* [Directive] Copy the records below verbatim, from the first line through the line containing "down by rest_on_table().", inclusive, and output nothing else.

+++

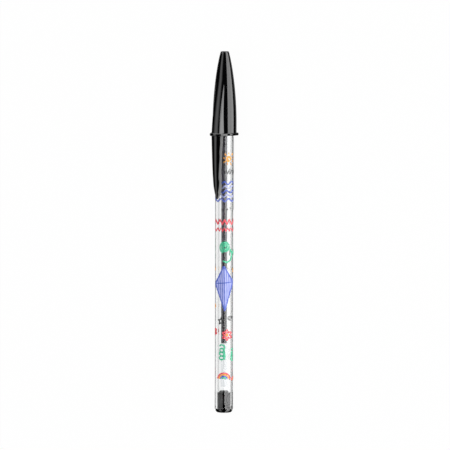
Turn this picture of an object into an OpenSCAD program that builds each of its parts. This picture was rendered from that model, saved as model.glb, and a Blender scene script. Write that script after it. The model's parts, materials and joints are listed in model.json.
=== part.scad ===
// Capped ballpoint pen with a clear six-sided barrel.
// It lies on the collar and the tail end of the barrel, with its clip straight
// up. The pieces are drawn along the pen's own axis, from the end plug at 0 up
// to the cap's top, with the clip towards +X, and laid down by rest_on_table().

/* [Barrel] */
// Width across two opposite flats
across_flats = 7.5; // [7:0.1:8.5]
// Radius of the six long edges
edge_round = 1.2; // [0.6:0.1:1.6]
// Wall thickness at the middle of a flat
barrel_wall = 1.55; // [1.2:0.05:1.8]
// Length of the barrel
barrel_l = 128.3; // [115:0.5:150]
// Length of the round cone at the writing end
cone_l = 10.3; // [7:0.1:12]
// Outer diameter at the front of the cone
nose_d = 6.6; // [6.2:0.1:7.2]
// Wall thickness at the front of the cone
nose_wall = 0.85; // [0.6:0.05:1.1]
// How far each long edge is cut back at the tail end
tail_bevel = 0.25; // [0.1:0.05:0.4]
// Diameter of the air hole in the side
air_hole_d = 1.0; // [0.6:0.1:1.6]
// Distance of the air hole from the tail end
air_hole_at = 58; // [30:1:90]

/* [End plug] */
// Height of the domed head
plug_head_h = 1.7; // [1.2:0.1:3]
// How far the head is set in from the barrel's flats
plug_inset = 0.2; // [0.05:0.05:0.4]
// Radius of the head's rounded rim
plug_rim_r = 0.9; // [0.4:0.1:1.1]
// How far the plug reaches into the barrel
plug_insert_l = 7.35; // [5:0.1:10]
// Wall thickness of the hollow insert
plug_wall = 0.8; // [0.6:0.05:1.1]
// Gap between the insert and the bore
plug_gap = 0.06; // [0.02:0.01:0.12]

/* [Refill] */
// Outer diameter of the ink tube
tube_d = 2.2; // [2:0.1:3]
// Wall thickness of the ink tube
tube_wall = 0.64; // [0.4:0.02:0.7]
// Space between the end plug and the ink tube
tube_tail_gap = 1.95; // [1:0.05:6]
// Empty length of the ink tube behind the ink
ink_used_l = 17.9; // [5:0.1:60]

/* [Tip holder] */
// Length of the holder's neck inside the barrel
neck_l = 9; // [7:0.5:12]
// Diameter of the flange that stops on the barrel
flange_d = 6; // [5.8:0.1:6.4]
// Thickness of the flange
flange_h = 1; // [0.6:0.1:1.5]
// Length of the tapered nose in front of the flange
nose_l = 8; // [6:0.5:9]
// Diameter at the rear of the tapered nose
nose_rear_d = 5.2; // [4.6:0.1:5.6]
// How deep the ink tube sits in the holder
tube_seat_l = 12; // [10:0.5:13]
// Wall thickness round the writing tip
tip_grip_wall = 0.4; // [0.3:0.05:0.6]

/* [Writing tip] */
// Diameter of the brass shank
shank_d = 2.3; // [2:0.1:2.5]
// Length of the shank inside the holder
shank_in_l = 4.4; // [3:0.1:5]
// Length of the straight shank in front of the holder
shank_out_l = 2; // [1:0.1:2.5]
// Distance from the holder to the centre of the ball
ball_reach = 5; // [4.4:0.1:5.2]
// Diameter of the ball
ball_d = 1.0; // [0.7:0.1:1.2]
// Gap between the ball and its socket
ball_gap = 0.015; // [0.01:0.005:0.03]
// Wall thickness of the rim that holds the ball
ball_rim_wall = 0.1; // [0.06:0.01:0.15]
// Number of ink channels round the ball
ink_channels = 5; // [3:1:6]

/* [Cap] */
// Length of the cap from its mouth to its top
cap_l = 34.5; // [32:0.5:40]
// How far the cap reaches back over the barrel
cap_overlap = 15; // [13:0.5:17]
// Diameter of the cap's top
cap_top_d = 3.3; // [3:0.1:4.5]
// Wall thickness of the cap
cap_wall = 0.65; // [0.5:0.05:0.8]
// Gap between the barrel's edges and the cap's bore
cap_gap = 0.13; // [0.08:0.01:0.2]
// Height of the collar round the mouth
collar_h = 1.05; // [0.6:0.05:1.6]
// How far the collar's six flats stand out
collar_out = 0.33; // [0.15:0.01:0.6]
// Radius of the collar's six corners
collar_round = 2.1; // [1:0.1:3]
// Gap between the cap's inner ribs and the barrel's cone
rib_gap = 0.05; // [0.02:0.01:0.1]
// Thickness of an inner rib
rib_w = 0.6; // [0.4:0.1:1]
// Radius of the rounded edge at the cap's top
top_round = 0.25; // [0.1:0.05:0.4]

/* [Clip] */
// Length of the clip below the cap's mouth
arm_l = 26.2; // [22:0.1:32]
// Length of the ridge that carries the clip on the cap
ridge_l = 23; // [18:0.5:26]
// Height of the clip's face above the cap at the mouth
clip_rise = 2.52; // [2:0.02:3]
// How far the tip of the clip lies above the cap's surface line
clip_tip_rise = 0.95; // [0.6:0.05:1.4]
// Thickness of the clip at the cap's mouth
clip_t = 2.2; // [1.8:0.05:2.5]
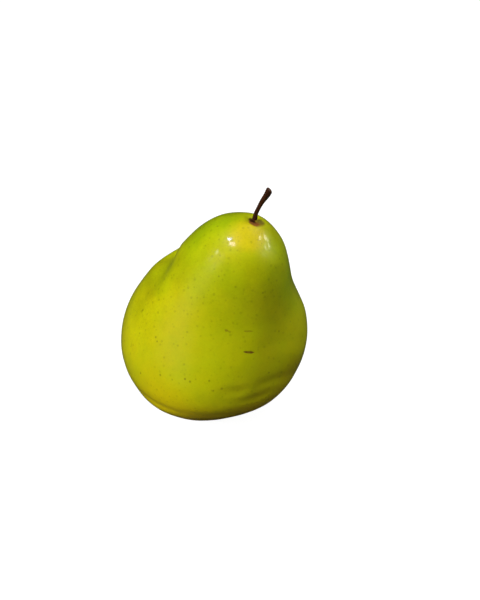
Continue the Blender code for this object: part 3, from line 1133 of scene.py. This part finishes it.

+++

* [Solution to this problem]
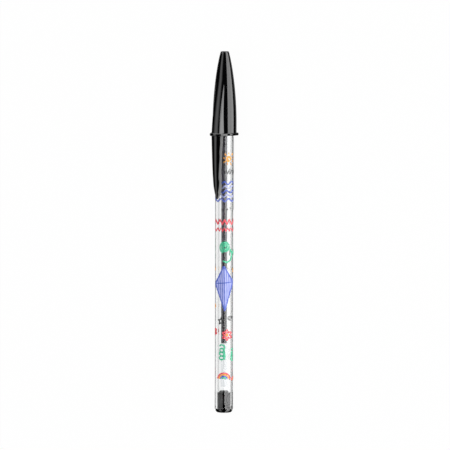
Turn this picture of an object into an OpenSCAD program that builds each of its parts. This picture was rendered from that model, saved as model.glb, and a Blender scene script. Write that script after it. The model's parts, materials and joints are listed in model.json.
=== part.scad ===
// Capped ballpoint pen with a clear six-sided barrel.
// It lies on the collar and the tail end of the barrel, with its clip straight
// up. The pieces are drawn along the pen's own axis, from the end plug at 0 up
// to the cap's top, with the clip towards +X, and laid down by rest_on_table().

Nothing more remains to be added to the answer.